### DATA
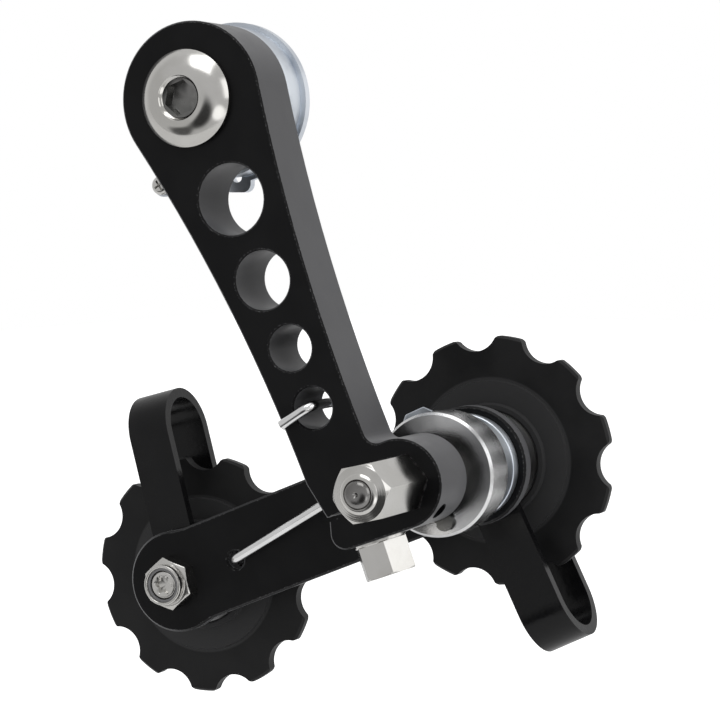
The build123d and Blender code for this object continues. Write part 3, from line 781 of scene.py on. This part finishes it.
def makePinchBolt(spec):
    lean = radians(spec["jawAngle"])
    foot = Vector((
        pivotPlace[0] + spec["boss"] * sin(lean) - spec["fromPivot"] * cos(lean),
        spec["middle"],
        pivotPlace[1] - spec["boss"] * cos(lean) - spec["fromPivot"] * sin(lean),
    ))
    out = Vector((sin(lean), 0, -cos(lean)))
    along = Vector((cos(lean), 0, sin(lean)))
    side = along.cross(out)
    place = Matrix((
        (along.x, out.x, side.x, foot.x),
        (along.y, out.y, side.y, foot.y),
        (along.z, out.z, side.z, foot.z),
        (0, 0, 0, 1),
    ))
    seat = spec["washer"]
    rings = [(spec["shank"], -spec["grip"]), (spec["shank"], seat)]
    head = easedHexagon(spec["flats"], spec["face"], seat + spec["height"], seat + 0.1)
    rings += [(hexagonEdge(spec["flats"]), seat)] + list(reversed(head))[1:]
    mesh = ringMesh("pinchBolt", rings, place, spec["turn"])
    addPiece("pinchBolt", mesh, "arm", "nickelSteel", "nickel_steel", "pinch_bolt")
    outer = spec["washerRadius"]
    rings = [(spec["shank"] + 0.05, 0), (outer, 0), (outer, seat - 0.15), (outer - 0.15, seat)]
    rings += [(spec["shank"] + 0.05, seat)]
    mesh = ringMesh("pinchWasher", rings, place, closed=True)
    addPiece("pinchWasher", mesh, "arm", "nickelSteel", "nickel_steel", "pinch_washer")


makePinchBolt(pinchSpec)


# Thin washer with a flat stop tab, between the two journal washers
tabWasherSpec = {
    "front": 8.95, "back": 9.65, "bore": 4.05, "radius": 8.8, "edge": 0.12, "angle": 114.5,
    "reach": 11.8, "low": 1.3, "high": 7.1, "corner": 1.2,
}


def tabEdge(spec, inset=0.0):
    # Radius of the washer's outline at an angle from the tab's own direction
    def radiusAt(angle):
        across, along = sin(angle), cos(angle)
        radius = spec["radius"]
        if across > 0 and along > 0:
            reach = min(spec["reach"] / along, spec["high"] / across)
            reach = min(reach, (spec["reach"] + spec["high"] - spec["corner"]) / (along + across))
            if along > across:
                reach = min(reach, (spec["reach"] - spec["low"] - spec["corner"]) / (along - across))
            if reach * across > spec["low"]:
                radius = max(radius, reach)
        return radius - inset
    return radiusAt


def makeTabWasher(spec):
    edge = spec["edge"]
    outer, inner = tabEdge(spec), tabEdge(spec, edge)
    rings = [(spec["bore"], spec["front"]), (inner, spec["front"]), (outer, spec["front"] + edge)]
    rings += [(outer, spec["back"] - edge), (inner, spec["back"]), (spec["bore"], spec["back"])]
    mesh = ringMesh("stopTabWasher", rings, at(pivotPlace), spec["angle"], 360, closed=True)
    addPiece("stopTabWasher", mesh, "shaft", "zincSteel", "zinc_steel", "stop_tab_washer")


makeTabWasher(tabWasherSpec)
print("stage: bolts, nut and washers")


# Geometry Nodes: a helical thread and a bent wire
def newTree(name, inputs):
    tree = bpy.data.node_groups.new(name, "GeometryNodeTree")
    tree.interface.new_socket(name="Geometry", in_out="INPUT", socket_type="NodeSocketGeometry")
    tree.interface.new_socket(name="Geometry", in_out="OUTPUT", socket_type="NodeSocketGeometry")
    for socketName, kind in inputs:
        tree.interface.new_socket(name=socketName, in_out="INPUT", socket_type=kind)
    return tree, tree.nodes.new("NodeGroupInput"), tree.nodes.new("NodeGroupOutput")


def closeTree(tree, source, sink, geometry):
    smooth = tree.nodes.new("GeometryNodeSetShadeSmooth")
    tree.links.new(geometry, smooth.inputs["Geometry"])
    realize = tree.nodes.new("GeometryNodeRealizeInstances")
    tree.links.new(smooth.outputs["Geometry"], realize.inputs["Geometry"])
    paint = tree.nodes.new("GeometryNodeSetMaterial")
    tree.links.new(realize.outputs["Geometry"], paint.inputs["Geometry"])
    tree.links.new(source.outputs["Finish"], paint.inputs["Material"])
    tree.links.new(paint.outputs["Geometry"], sink.inputs["Geometry"])


def makeThreadTree():
    inputs = (
        ("Core Radius", "NodeSocketFloat"), ("Crest", "NodeSocketFloat"), ("Turns", "NodeSocketFloat"),
        ("Length", "NodeSocketFloat"), ("Finish", "NodeSocketMaterial"),
    )
    tree, source, sink = newTree("threadTree", inputs)
    spiral = tree.nodes.new("GeometryNodeCurveSpiral")
    spiral.inputs["Resolution"].default_value = 48
    tree.links.new(source.outputs["Turns"], spiral.inputs["Rotations"])
    tree.links.new(source.outputs["Core Radius"], spiral.inputs["Start Radius"])
    tree.links.new(source.outputs["Core Radius"], spiral.inputs["End Radius"])
    tree.links.new(source.outputs["Length"], spiral.inputs["Height"])
    ridge = tree.nodes.new("GeometryNodeCurvePrimitiveCircle")
    ridge.inputs["Resolution"].default_value = 4
    tree.links.new(source.outputs["Crest"], ridge.inputs["Radius"])
    along = tree.nodes.new("GeometryNodeSplineParameter").outputs["Factor"]
    fromMiddle = mathNode(tree, "ABSOLUTE", mathNode(tree, "SUBTRACT", along, 0.5))
    fromEnd = mathNode(tree, "SUBTRACT", 0.5, fromMiddle)
    runOut = mathNode(tree, "MAXIMUM", mathNode(tree, "MULTIPLY", fromEnd, 16.0, clamp=True), 0.02)
    sweep = tree.nodes.new("GeometryNodeCurveToMesh")
    sweep.inputs["Fill Caps"].default_value = True
    tree.links.new(runOut, sweep.inputs["Scale"])
    tree.links.new(spiral.outputs["Curve"], sweep.inputs["Curve"])
    tree.links.new(ridge.outputs["Curve"], sweep.inputs["Profile Curve"])
    closeTree(tree, source, sink, sweep.outputs["Mesh"])
    return tree


def makeWireTree():
    inputs = (("Wire Radius", "NodeSocketFloat"), ("Finish", "NodeSocketMaterial"))
    tree, source, sink = newTree("wireTree", inputs)
    ring = tree.nodes.new("GeometryNodeCurvePrimitiveCircle")
    ring.inputs["Resolution"].default_value = 20
    tree.links.new(source.outputs["Wire Radius"], ring.inputs["Radius"])
    sweep = tree.nodes.new("GeometryNodeCurveToMesh")
    sweep.inputs["Fill Caps"].default_value = True
    tree.links.new(source.outputs["Geometry"], sweep.inputs["Curve"])
    tree.links.new(ring.outputs["Curve"], sweep.inputs["Profile Curve"])
    closeTree(tree, source, sink, sweep.outputs["Mesh"])
    return tree


def growMesh(name, data, tree, values, place=Matrix.Identity(4)):
    # Runs a tree on a throwaway object and keeps the plain mesh that it gives
    holder = bpy.data.objects.new(name + "Holder", data)
    bpy.context.scene.collection.objects.link(holder)
    modifier = holder.modifiers.new("grow", "NODES")
    modifier.node_group = tree
    for item in tree.interface.items_tree:
        if item.in_out == "INPUT" and item.name in values:
            modifier[item.identifier] = values[item.name]
    graph = bpy.context.evaluated_depsgraph_get()
    graph.update()
    mesh = bpy.data.meshes.new_from_object(holder.evaluated_get(graph))
    mesh.name = name
    holder.modifiers.remove(modifier)
    bpy.data.objects.remove(holder)
    mesh.transform(place)
    return mesh


threadTree = makeThreadTree()
wireTree = makeWireTree()
threadSpec = {"core": 4.45, "crest": 0.5, "pitch": 1.0, "start": 0.6, "length": 6.0}


def makeThread(spec):
    values = {
        "Core Radius": spec["core"] * mm, "Crest": spec["crest"] * mm,
        "Turns": spec["length"] / spec["pitch"], "Length": spec["length"] * mm,
        "Finish": finishes["nickelSteel"],
    }
    lift = Matrix.Translation((0, spec["start"] * mm, 0))
    place = lift @ Matrix.Rotation(radians(-90), 4, "X")
    mesh = growMesh("hangerThread", bpy.data.meshes.new("threadSeed"), threadTree, values, place)
    addPiece("hangerThread", mesh, "hanger_mount", "nickelSteel", "nickel_steel")


makeThread(threadSpec)


# Torsion spring in two parts: the rear part runs from the cage's hook, the front leg runs along the arm
springSpec = {
    "wire": 0.8, "coil": 5.8, "pitch": 1.75, "frontY": -0.2, "extraTurns": 1, "turnPoints": 48,
    "hookReach": 46.5, "hookOff": 0.3, "cageAngle": cageAngle, "plateBack": 14.1, "plateFront": 11.4,
    "clearance": 0.2, "kink": 12.5, "bend": 2.0, "armFront": -17.4,
    "crossing": (21.72, -47.8), "tip": (16.8, -51.0),
}


def bentCorner(before, corner, after, radius, cuts=8):
    # Points of a round bend that replaces a corner
    first = (before - corner).normalized()
    second = (after - corner).normalized()
    opening = first.angle(second)
    reach = radius / tan(opening / 2)
    start, end = corner + first * reach, corner + second * reach
    points = []
    for cut in range(cuts + 1):
        share = cut / cuts
        points.append((1 - share) ** 2 * start + 2 * share * (1 - share) * corner + share ** 2 * end)
    return points


def springPoints(spec):
    centre = Vector((pivotPlace[0], 0, pivotPlace[1]))

    def around(angle, y, radius):
        return centre + Vector((radius * cos(angle), y, radius * sin(angle)))

    reach = hypot(spec["hookReach"], spec["hookOff"])
    hookAngle = radians(spec["cageAngle"]) + atan2(spec["hookOff"], spec["hookReach"])
    start = hookAngle - acos(spec["coil"] / reach)
    cross = Vector((spec["crossing"][0], 0, spec["crossing"][1]))
    offset = cross - centre
    end = atan2(offset.z, offset.x) + acos(spec["coil"] / offset.length)
    sweep = (start - end) % (2 * pi) + 2 * pi * spec["extraTurns"]
    backY = spec["frontY"] + spec["pitch"] * sweep / (2 * pi)
    hookY = spec["plateFront"] - spec["wire"] - spec["clearance"]
    legY = spec["armFront"] - spec["wire"] - spec["clearance"]
    run = sqrt(spec["kink"] ** 2 - spec["coil"] ** 2)
    hook = around(hookAngle, spec["plateBack"], reach)
    hookBend = around(hookAngle, hookY, reach)
    coilStart = around(start, backY, spec["coil"])
    kink = coilStart + run * Vector((-sin(start), 0, cos(start)))
    rear = [hook] + bentCorner(hook, hookBend, kink, spec["bend"])
    rear += bentCorner(hookBend, kink, coilStart, spec["bend"])
    steps = round(spec["turnPoints"] * sweep / (2 * pi))
    coil = []
    for step in range(steps + 1):
        share = step / steps
        depth = backY + (spec["frontY"] - backY) * share
        coil.append(around(start - sweep * share, depth, spec["coil"]))
    crossRear = cross + Vector((0, spec["frontY"], 0))
    crossFront = cross + Vector((0, legY, 0))
    tip = Vector((spec["tip"][0], legY, spec["tip"][1]))
    front = bentCorner(coil[-1], crossRear, crossFront, spec["bend"])
    front += bentCorner(crossRear, crossFront, tip, spec["bend"]) + [tip]
    middle = len(coil) // 2
    return rear + coil[:middle + 1], coil[middle:] + front


def makeSpringPart(name, points, spec):
    data = bpy.data.curves.new(name + "Route", "CURVE")
    data.dimensions = "3D"
    spline = data.splines.new("POLY")
    spline.points.add(len(points) - 1)
    for item, point in zip(spline.points, points):
        item.co = (point.x * mm, point.y * mm, point.z * mm, 1)
    values = {"Wire Radius": spec["wire"] * mm, "Finish": finishes["springWire"]}
    mesh = growMesh(name, data, wireTree, values)
    mesh.materials.clear()
    mesh.materials.append(finishes["springWire"])
    piece = bpy.data.objects.new(name, mesh)
    bpy.context.scene.collection.objects.link(piece)
    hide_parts("torsion_spring")
    return piece


rearPoints, frontPoints = springPoints(springSpec)
springRear = makeSpringPart("springRear", rearPoints, springSpec)
springFront = makeSpringPart("springFront", frontPoints, springSpec)
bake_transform(springRear)
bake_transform(springFront)
print("stage: threads and spring")
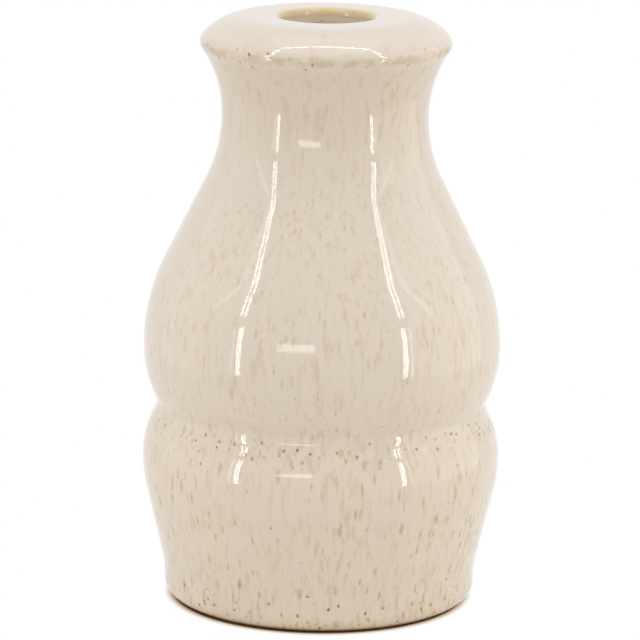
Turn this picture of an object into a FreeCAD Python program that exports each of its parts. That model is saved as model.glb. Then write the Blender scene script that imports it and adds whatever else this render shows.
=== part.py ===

### TASK INSTRUCTIONS
Your task is to return, exactly and on their own, the lines from the one containing "Turn this picture" through the last line of the listing.

### OUTPUT
Turn this picture of an object into a FreeCAD Python program that exports each of its parts. That model is saved as model.glb. Then write the Blender scene script that imports it and adds whatever else this render shows.
=== part.py ===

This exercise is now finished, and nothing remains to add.